- **BRIEF**
The required output is the exact run of lines from the line containing "if empty is" to the line containing "in imported if", inclusive, and nothing besides.

- **DATA FOR PROCESSING**
--- BEGIN ---

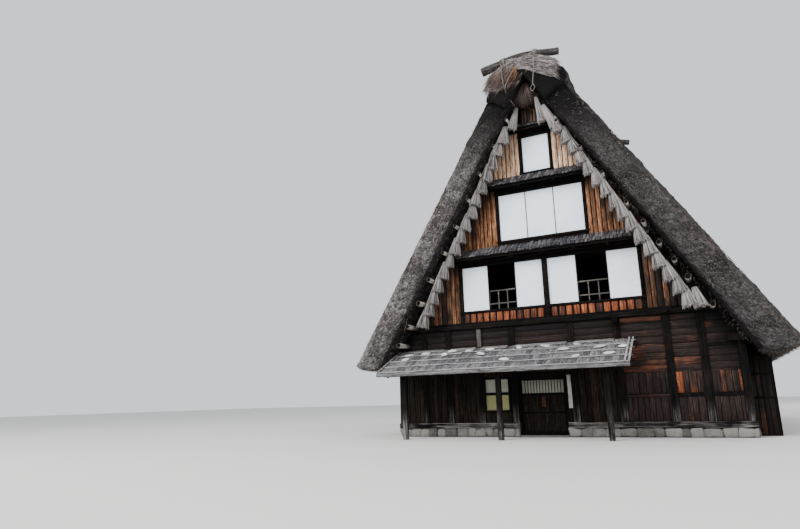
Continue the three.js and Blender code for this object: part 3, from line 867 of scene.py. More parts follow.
# The straw cap folded over the ridge
capValues = {
    "cuts": (90, 90, 10),
    "front": frontWall - verge - 0.115,
    "back": backWall + verge + 0.115,
    "outside": [(-1.37, 11.45), (-1.29, 11.70), (-1.25, 12.03), (-1.09, 12.25), (-0.80, 12.45),
                (-0.35, 12.66), (0.35, 12.66), (0.82, 12.45), (1.18, 12.23), (1.40, 11.98), (1.49, 11.72),
                (1.45, 11.50)],
    "inside": [(-0.665, 11.04), (0, 12.13), (0.665, 11.04)],
    "girth": 5.6,
    "thick": 0.8,
    "rounding": 0.25,
    "shrink": 0.10,
    "heart": (0, 11.2),
    "lumps": [((1.6, 1.6, 1.6), 0.04), ((9.0, 3.0, 3.0), 0.025), ((16.0, 16.0, 10.0), 0.02)],
    "fringe": 2400,
}


def alongLine(points, share):
    # places along a line of points, by their share of its length
    points = np.array(points)
    legs = np.linalg.norm(np.diff(points, axis=0), axis=1)
    stops = np.concatenate([[0], np.cumsum(legs)]) / legs.sum()
    return np.stack([np.interp(share, stops, points[:, axis]) for axis in (0, 1)], 1)


def capPlaces(across, along, depth):
    values = capValues
    outer = alongLine(values["outside"], across)
    inner = alongLine(values["inside"], across)
    flat = inner + (outer - inner) * depth[:, None]
    long = values["back"] - values["front"]
    rounding = np.minimum(np.minimum(along, 1 - along) * long, values["rounding"]) / values["rounding"]
    shrink = 1 - values["shrink"] * (1 - np.sqrt(1 - (1 - rounding) ** 2)) * depth
    heart = np.array(values["heart"])
    return placesAt(heart + (flat - heart) * shrink[:, None], values["front"] + long * along)


def ridgeCap():
    bm, unit = gridBlock(capValues["cuts"])
    across, along, depth = unit[:, 0], unit[:, 1], unit[:, 2]
    places = capPlaces(across, eased(along, 0.4), depth)
    flow = np.stack([places[:, 1], across * capValues["girth"], depth * capValues["thick"]], 1)
    mesh = flowMesh("ridge_cap_straw", bm, places, flow)
    roughen(mesh, capValues["lumps"])
    made = newPiece(mesh, oldThatch, smooth=True)
    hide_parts("ridge_cap")


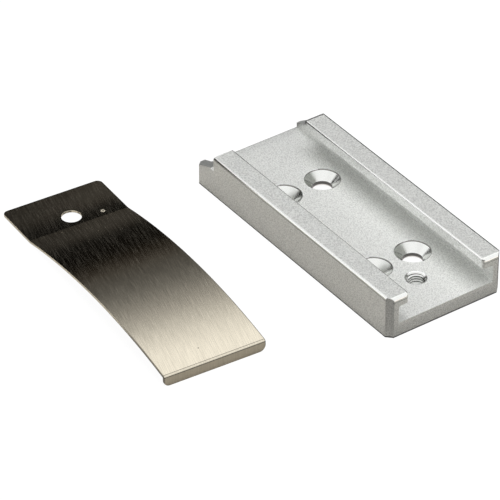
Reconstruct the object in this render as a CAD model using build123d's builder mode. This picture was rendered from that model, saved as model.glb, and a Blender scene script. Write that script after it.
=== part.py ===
from build123d import *
import os
from math import radians, sin, tan

# Camera top bracket: an aluminium shoe channel and the leaf spring that goes inside it, laid side by side.
# The channel runs along X and opens at both ends. The origin is on its underside, at the centre of
# the four countersunk holes. All sizes are in millimetres.

# Channel body
channel_width = 22.5
channel_height = 7.7
floor_thick = 2.7
wall_thick = 1.9
lip_thick = 1.8
lip_gap = 14.6
slot_corner_radius = 0.4

# Channel ends, measured from the centre of the hole pattern
front_length = 26.0
back_length = 27.0
corner_chamfer = 1.0
front_edge_radius = 0.65
side_edge_radius = 0.45
lip_edge_radius = 0.3
base_edge_radius = 0.2

# Back end, where the lips stop short and each wall ends in a lower sloping ear
ear_length = 5.2
ear_low_height = 3.6
ear_high_height = 5.15
ear_ridge_from_end = 4.3
ear_notch_height = 4.95

# M3 screws: four countersunk holes, and a threaded hole for the screw that holds the spring
screw_diameter = 3.0
thread_pitch = 0.5
screw_clearance = 0.4
hole_pitch_x = 24.5
hole_pitch_y = 7.8
countersink_diameter = 6.0
countersink_angle = 90
countersink_recess = 0.25
hole_base_break = 0.4
thread_hole_from_front = 7.8

# Leaf spring strip
spring_thick = 0.4
spring_side_clearance = 0.2
tab_length = 9.6
tab_lift_angle = 1.3
tab_corner_radius = 1.0
spring_hole_from_end = 7.0
crease_radius = 0.6
arch_rise_angle = 12.9
arch_fall_angle = 9.1
fold_radius = 0.3
hook_corner_radius = 1.1
hook_overhang = 0.95

# How the strip lies beside the channel: its tab end behind the channel's, its side apart, and its turn
lay_behind = 9.88
lay_apart = 12.94
lay_turn = -4.4

# Sizes that follow from the ones above
channel_length = front_length + back_length
slot_width = channel_width - 2 * wall_thick
slot_height = channel_height - floor_thick - lip_thick
screw_hole_diameter = screw_diameter + screw_clearance
thread_mouth_diameter = screw_diameter + thread_pitch
spring_width = slot_width - 2 * spring_side_clearance
spring_length = spring_hole_from_end + channel_length - thread_hole_from_front + hook_overhang
cut_margin = 1.0

# Channel: one C-shaped bar, cut back at the ears, chamfered and drilled
with BuildPart() as channel:
    with BuildSketch(Plane.YZ.offset(-back_length)) as section:
        Rectangle(channel_width, channel_height, align=(Align.CENTER, Align.MIN))
        with Locations((0, floor_thick)):
            Rectangle(slot_width, slot_height, align=(Align.CENTER, Align.MIN), mode=Mode.SUBTRACT)
        lip_underside = floor_thick + slot_height
        with Locations((0, lip_underside)):
            Rectangle(lip_gap, lip_thick, align=(Align.CENTER, Align.MIN), mode=Mode.SUBTRACT)
        mid_lip = (lip_gap + slot_width) / 4
        lip_roots = section.vertices().filter_by_position(Axis.Y, lip_underside, lip_underside)
        fillet([v for v in lip_roots if abs(v.X) > mid_lip], slot_corner_radius)
        lip_tops = section.vertices().group_by(Axis.Y)[-1]
        fillet([v for v in lip_tops if abs(v.X) < mid_lip], lip_edge_radius)
    extrude(amount=channel_length)

    # Vertical corners, then the outer edges of the top and the edges of the base
    upright = channel.edges().filter_by(Axis.Z)
    outer_corners = upright.group_by(Axis.Y)[0] + upright.group_by(Axis.Y)[-1]
    chamfer(outer_corners, corner_chamfer)
    front_face_edges = channel.faces().sort_by(Axis.X)[-1].edges()
    fillet(front_face_edges.group_by(Axis.Z)[-1], front_edge_radius)
    top_edges = channel.edges().filter_by(Axis.X).group_by(Axis.Z)[-1]
    fillet(top_edges.group_by(Axis.Y)[0] + top_edges.group_by(Axis.Y)[-1], side_edge_radius)
    fillet(channel.faces().sort_by(Axis.Z)[0].edges(), base_edge_radius)

    # Ears: everything above their sloping top goes at the back end
    with BuildSketch(Plane.XZ) as ear_cut:
        with BuildLine():
            back = -back_length
            Polyline(
                (back - cut_margin, channel_height + cut_margin),
                (back - cut_margin, ear_low_height),
                (back, ear_low_height),
                (back + ear_ridge_from_end, ear_high_height),
                (back + ear_length, ear_notch_height),
                (back + ear_length, channel_height + cut_margin),
                close=True,
            )
        make_face()
    extrude(amount=channel_width, both=True, mode=Mode.SUBTRACT)

    # Countersunk screw holes, each sunk a little below the floor
    with Locations((0, 0, floor_thick - countersink_recess)):
        with GridLocations(hole_pitch_x, hole_pitch_y, 2, 2):
            CounterSinkHole(
                radius=screw_hole_diameter / 2,
                counter_sink_radius=countersink_diameter / 2,
                counter_sink_angle=countersink_angle,
            )

    # Threaded hole with its chamfered mouth, bored at the thread's outer diameter
    with Locations((front_length - thread_hole_from_front, 0, floor_thick)):
        CounterSinkHole(
            radius=screw_diameter / 2,
            counter_sink_radius=thread_mouth_diameter / 2,
            counter_sink_angle=countersink_angle,
        )

    # All five holes are broken open a little on the underside
    base_circles = channel.faces().sort_by(Axis.Z)[0].edges().filter_by(GeomType.CIRCLE)
    chamfer(base_circles, hole_base_break)

channel.part.label = "channel"

# Leaf spring: one strip, bent at the crease, bowed along its arch and folded down at the end.
# It rests on the end of its tab and on the edge of its fold, and its arch spans what is between.
tab_end_middle = (-back_length - lay_behind, -(channel_width + spring_width) / 2 - lay_apart, 0)
table_plane = Plane(origin=tab_end_middle).rotated((0, 0, lay_turn))
tab_plane = table_plane.rotated((0, -tab_lift_angle, 0))
spring_plane = Plane(origin=tab_end_middle, x_dir=table_plane.x_dir, z_dir=-table_plane.y_dir)

with BuildPart() as leaf_spring:
    with BuildSketch(spring_plane) as strip_side:
        with BuildLine():
            crease_angle = arch_rise_angle - tab_lift_angle
            tab_run = tab_length - crease_radius * tan(radians(crease_angle / 2))
            tab = PolarLine((0, spring_thick / 2), tab_run, tab_lift_angle)
            crease = JernArc(tab @ 1, tab % 1, crease_radius, crease_angle)
            fold_reach = fold_radius * (1 - sin(radians(arch_fall_angle))) + spring_thick / 2
            arch_reach = spring_length - fold_reach - (crease @ 1).X
            arch_radius = arch_reach / (sin(radians(arch_rise_angle)) + sin(radians(arch_fall_angle)))
            arch = JernArc(crease @ 1, crease % 1, arch_radius, -(arch_rise_angle + arch_fall_angle))
            fold = JernArc(arch @ 1, arch % 1, fold_radius, arch_fall_angle - 90)
            Line(fold @ 1, ((fold @ 1).X, 0))
        trace(line_width=spring_thick)
    extrude(amount=spring_width / 2, both=True)

    # Rounded corners of the tab, and of the folded lip
    strip_axis = Axis(origin=tab_end_middle, direction=table_plane.x_dir)
    tab_end = leaf_spring.faces().sort_by(strip_axis)[0]
    fillet(tab_end.edges().sort_by(SortBy.LENGTH)[:2], tab_corner_radius)
    hook_edges = leaf_spring.edges().filter_by(strip_axis).sort_by(strip_axis)[-2:]
    fillet(hook_edges, hook_corner_radius)

    # Screw hole through the tab
    with Locations(tab_plane):
        with Locations((spring_hole_from_end, 0)):
            Hole(radius=screw_hole_diameter / 2)

leaf_spring.part.label = "leaf_spring"

os.makedirs("parts", exist_ok=True)
export_step(channel.part, "parts/channel.step")
export_step(leaf_spring.part, "parts/leaf_spring.step")
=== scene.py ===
import math

import bmesh
import bpy
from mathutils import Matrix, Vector


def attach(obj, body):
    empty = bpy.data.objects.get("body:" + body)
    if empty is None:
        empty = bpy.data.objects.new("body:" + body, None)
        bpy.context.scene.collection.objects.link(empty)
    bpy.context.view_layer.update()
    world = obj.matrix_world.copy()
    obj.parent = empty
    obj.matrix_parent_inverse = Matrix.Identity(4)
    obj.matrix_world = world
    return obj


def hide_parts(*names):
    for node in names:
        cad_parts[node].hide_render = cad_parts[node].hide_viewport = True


# Camera top bracket: a bead-blasted aluminium shoe channel and its brushed leaf spring, on a white table.
# Everything is in metres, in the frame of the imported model.

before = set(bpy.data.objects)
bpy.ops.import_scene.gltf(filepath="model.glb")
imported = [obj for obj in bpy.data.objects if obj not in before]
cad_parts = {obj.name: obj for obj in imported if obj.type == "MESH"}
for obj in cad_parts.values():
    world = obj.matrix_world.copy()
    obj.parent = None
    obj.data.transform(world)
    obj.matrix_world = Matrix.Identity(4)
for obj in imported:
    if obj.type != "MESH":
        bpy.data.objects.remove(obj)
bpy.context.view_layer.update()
scene = bpy.context.scene
mm = 0.001
print("frame loaded:", ", ".join(sorted(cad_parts)))


# Small helpers for node trees
def addNode(tree, kind, **values):
    node = tree.nodes.new(kind)
    for name, value in values.items():
        setattr(node, name, value)
    return node


def feed(tree, socket, value):
    # a number or colour is set on the socket, another node's output is linked to it
    if isinstance(value, bpy.types.NodeSocket):
        tree.links.new(value, socket)
    else:
        socket.default_value = value


def mathNode(tree, operation, *values):
    node = addNode(tree, "ShaderNodeMath", operation=operation)
    for socket, value in zip(node.inputs, values):
        feed(tree, socket, value)
    return node.outputs[0]


def vectorNode(tree, operation, first, second):
    node = addNode(tree, "ShaderNodeVectorMath", operation=operation)
    feed(tree, node.inputs[0], first)
    feed(tree, node.inputs[1], second)
    return node.outputs["Value" if operation == "DOT_PRODUCT" else "Vector"]


def toned(tree, colour, factor):
    node = addNode(tree, "ShaderNodeVectorMath", operation="SCALE")
    feed(tree, node.inputs[0], colour)
    feed(tree, node.inputs["Scale"], factor)
    return node.outputs[0]


def mapRange(tree, value, low, high, toLow=0.0, toHigh=1.0, smooth=True):
    node = addNode(tree, "ShaderNodeMapRange", interpolation_type="SMOOTHSTEP" if smooth else "LINEAR")
    for name, number in (("From Min", low), ("From Max", high), ("To Min", toLow), ("To Max", toHigh)):
        feed(tree, node.inputs[name], number)
    feed(tree, node.inputs["Value"], value)
    return node.outputs["Result"]


def ramp(tree, value, stops):
    node = addNode(tree, "ShaderNodeValToRGB")
    elements = node.color_ramp.elements
    while len(elements) < len(stops):
        elements.new(0.5)
    for element, (place, colour) in zip(elements, stops):
        element.position = place
        element.color = (*colour, 1.0)
    feed(tree, node.inputs["Fac"], value)
    return node.outputs["Color"]


def mixColour(tree, amount, first, second, blend="MIX"):
    node = addNode(tree, "ShaderNodeMix", data_type="RGBA", blend_type=blend, clamp_factor=True)
    feed(tree, node.inputs[0], amount)
    feed(tree, node.inputs[6], first)
    feed(tree, node.inputs[7], second)
    return node.outputs[2]


def mixShader(tree, amount, first, second):
    node = addNode(tree, "ShaderNodeMixShader")
    feed(tree, node.inputs[0], amount)
    feed(tree, node.inputs[1], first.outputs[0])
    feed(tree, node.inputs[2], second.outputs[0])
    return node


def split(tree, vector):
    node = addNode(tree, "ShaderNodeSeparateXYZ")
    feed(tree, node.inputs[0], vector)
    return node.outputs


def join(tree, **parts):
    node = addNode(tree, "ShaderNodeCombineXYZ")
    for axis, value in parts.items():
        feed(tree, node.inputs[axis], value)
    return node.outputs[0]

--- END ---

- **PROBLEM SOLUTION**
    if empty is None:
        empty = bpy.data.objects.new("body:" + body, None)
        bpy.context.scene.collection.objects.link(empty)
    bpy.context.view_layer.update()
    world = obj.matrix_world.copy()
    obj.parent = empty
    obj.matrix_parent_inverse = Matrix.Identity(4)
    obj.matrix_world = world
    return obj


def hide_parts(*names):
    for node in names:
        cad_parts[node].hide_render = cad_parts[node].hide_viewport = True


# Camera top bracket: a bead-blasted aluminium shoe channel and its brushed leaf spring, on a white table.
# Everything is in metres, in the frame of the imported model.

before = set(bpy.data.objects)
bpy.ops.import_scene.gltf(filepath="model.glb")
imported = [obj for obj in bpy.data.objects if obj not in before]
cad_parts = {obj.name: obj for obj in imported if obj.type == "MESH"}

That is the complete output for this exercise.